Crucial test for Judges Appointment Bill
Crucial Test For Judges Appointment Bill. A landmark to replace the collegium system of choosing judges faces a crucial test in Parliament on Thursday, before it becomes law.
New Delhi: A landmark to replace the collegium system of choosing judges faces a crucial test in Parliament on Thursday, before it becomes law.
The Judicial Appointments Commission Bill was passed unanimously passed in the Lok Sabha and now will be taken up in Rajya Sabha.
The National Judicial Appointments Commission Bill, 2014 was passed by voice vote without any opposition after Law Minister Ravi Shankar Prasad accepted a Congress demand and moved an official amendment.
The amendment dropped the provision requiring unanimity in the Commission's recommendation if President had referred the earlier recommendation back to the collegium for reconsideration.
Congress member and former Law Minister M Veerappa Moily, during the debate, had raised the issue and demanded the dropping of the proposal. The Opposition felt that under the original provision of unanimity even one member can veto the Commission's recommendation.

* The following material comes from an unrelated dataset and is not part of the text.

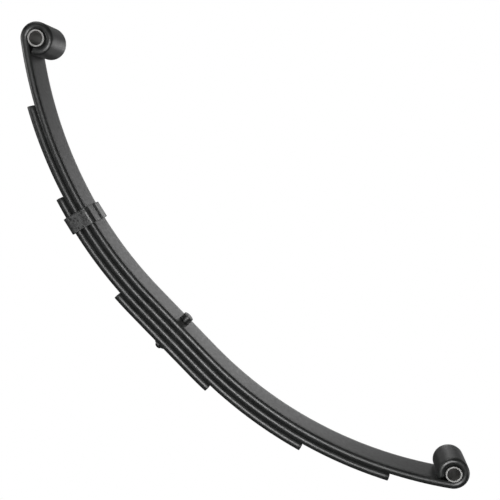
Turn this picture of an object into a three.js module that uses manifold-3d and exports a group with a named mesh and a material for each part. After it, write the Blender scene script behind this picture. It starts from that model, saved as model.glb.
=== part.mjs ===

Along with NJAC bill, the 99th Constitution Amendment Bill, which seeks to confer Constitutional status to the proposed Commission, was passed by 367 in favour and none against.
Under the statute amendment bill, Chief Justice of India will head the NJAC. Besides the CJI, the judiciary would be represented by two senior judges of the Supreme Court. Two eminent personalities and the Law Minister will be the other members of the proposed body.

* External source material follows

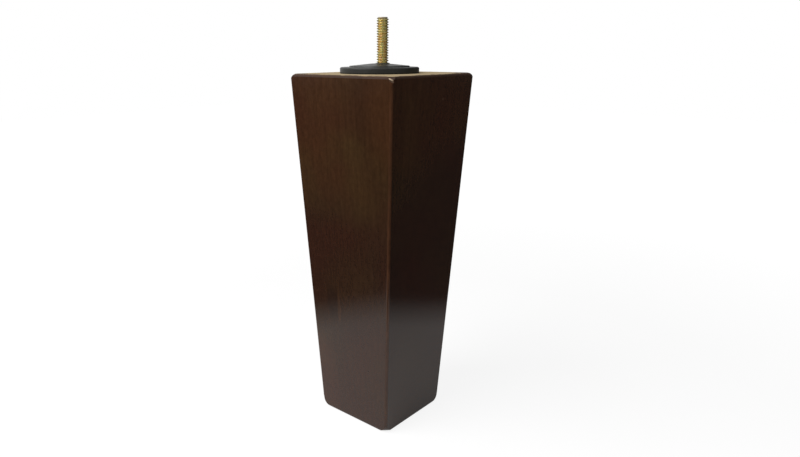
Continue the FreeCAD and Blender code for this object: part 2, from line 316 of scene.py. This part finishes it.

While two members of the NJAC can veto any appointment, the government can return the recommendation for "reconsideration". Under the now-dropped provisions once the NJAC "unanimously" reiterates the recommendation, the government has no option but to accept it.
Under the new law where a Commission will decide appointment of judges to Supreme Court and High Courts, seniority along with "ability" and "merit" will be considered for elevation, Prasad said.
Justifying the strength of the Commission to be six in the face of questions over the figure, he said the number has been decided on the basis of sum and substance of the recommendations of various commissions, which have looked into the utility of the collegium system and earlier bills.
After any Constitutional amendment bill gets Parliamentary nod, it is sent to all the states and 50 per cent of the state legislatures have to ratify it. The process could take up to eight months. After ratification, the government sends it to the President for his approval.
The practice of judges appointing judges started after 1993, replacing the system of government picking judges for higher judiciary comprising the Supreme Court and high courts.
An earlier effort by the NDA-I government in 2003 to replace the collegium system met with no success. The then NDA government had introduced a Constitution amendment bill but Lok Sabha was dissolved when it was before a Standing Committee. The UPA II had also brought a similar bill but without success.